Here are the key data security features offered by Snowflake:
- User Authentication – Snowflake uses multi-factor authentication to provide users with enhanced security and seamless support for single sign-on (SSO) via federated authentication.
- Secure Site Access – The data warehouse controls site access through secure practices of IP whitelisting and blacklisting. These practices are managed via network policies while facilitating private communication between Snowflake and other VPCs with AWS PrivateLink.
- Object Security Via DAC – Snowflake allows users to control access to all objects in the system using DAC (discretionary access control) and RBAC (role-based access control).
- Data Compliance – The data warehouse ensures seamless compliance to PCI DSS, Soc 2 Type II, and HIPAA.

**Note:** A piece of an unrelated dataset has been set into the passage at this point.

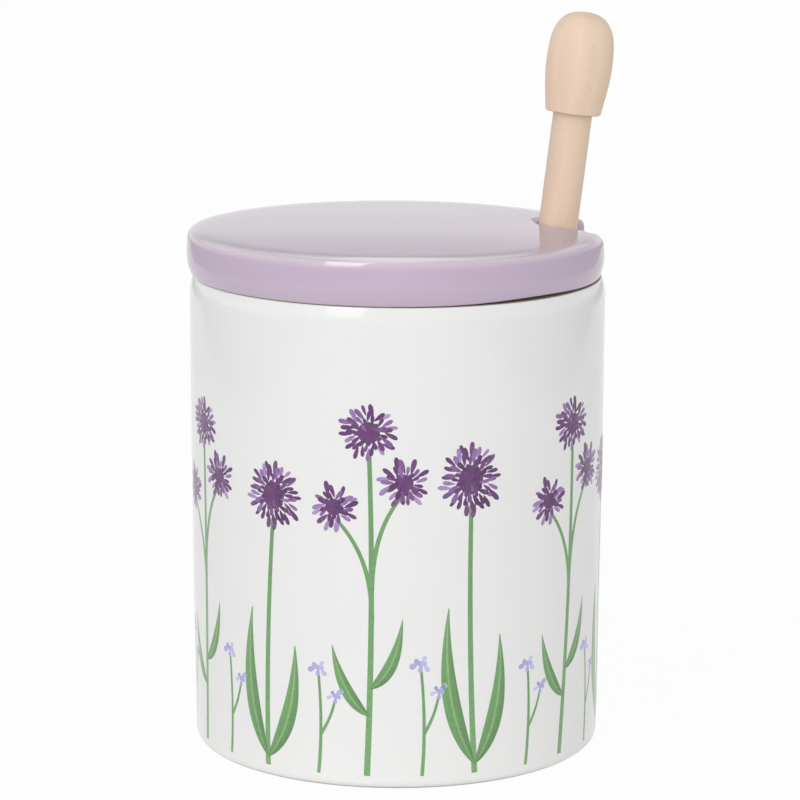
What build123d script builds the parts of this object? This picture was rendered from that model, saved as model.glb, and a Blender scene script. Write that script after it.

Amazon Redshift Vs Snowflake: The Final Word
Based on the aspects discussed above, it can be concluded that both Redshift and Snowflake provide their users with different features. Bothe cloud-based data warehouses have their own share of pros and cons that need to be assessed based on your needs and preferences. If you are in a dilemma of choosing an ideal data warehouse for your organization, make sure you analyze your business needs well.